The company's ability to convert revenue growth into sustainable, quality earnings whilst improving capital efficiency will determine whether the current valuation discount narrows or persists. Given the weak return profile, high leverage, and volatile earnings history, the burden of proof rests firmly on management to demonstrate that Q4 FY26 represents a genuine inflection point rather than a temporary aberration driven by favourable tax rates and other income.

The Verdict: Structural Quality Concerns Justify Caution

SELL

Score: 37/100

For Fresh Investors: Avoid initiation despite the impressive Q4 results. The combination of weak capital efficiency (ROE 7.60%, ROCE 5.36%), high leverage (debt-to-equity 1.42), volatile earnings history, and complete absence of institutional validation creates a risk-reward profile that favours caution. The statistical valuation cheapness exists for valid reasons and likely represents a value trap rather than a genuine opportunity. Wait for at least three consecutive quarters of sustained margin improvement and ROE above 10% before considering entry.

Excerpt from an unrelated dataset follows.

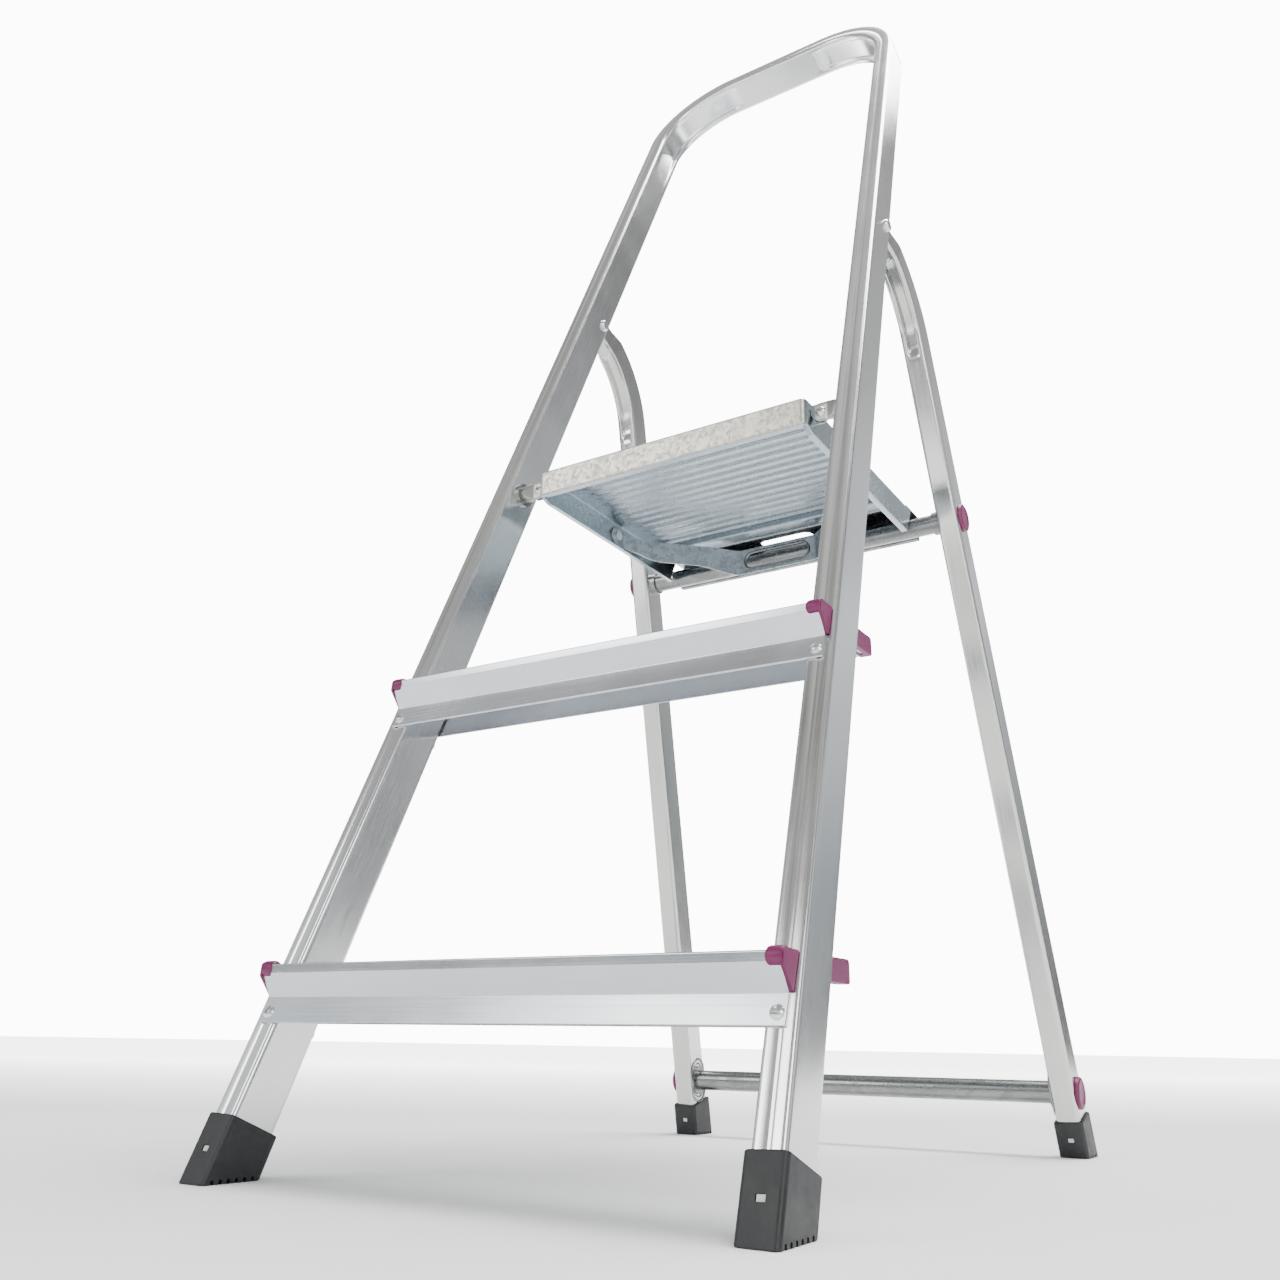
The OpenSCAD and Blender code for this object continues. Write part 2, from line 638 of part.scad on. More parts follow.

For Existing Holders: Consider using the recent 27.23% one-month rally as an exit opportunity to reallocate capital to higher-quality businesses. Whilst the Q4 FY26 results demonstrate operational improvement, the fundamental quality concerns—weak returns, high leverage, earnings volatility—remain unresolved. The lack of institutional participation and below-average quality grade suggest professional investors have evaluated and rejected this opportunity. Exit on strength rather than waiting for potential deterioration.

Fair Value Estimate: ₹32.00 (18.84% downside from current price of ₹39.44)

Note- ROCE= (EBIT - Other income)/(Capital Employed - Cash - Current Investments)

⚠️ Investment Disclaimer

This article is for educational and informational purposes only and should not be construed as financial advice. Investors should conduct their own due diligence, consider their risk tolerance and investment objectives, and consult with a qualified financial advisor before making any investment decisions.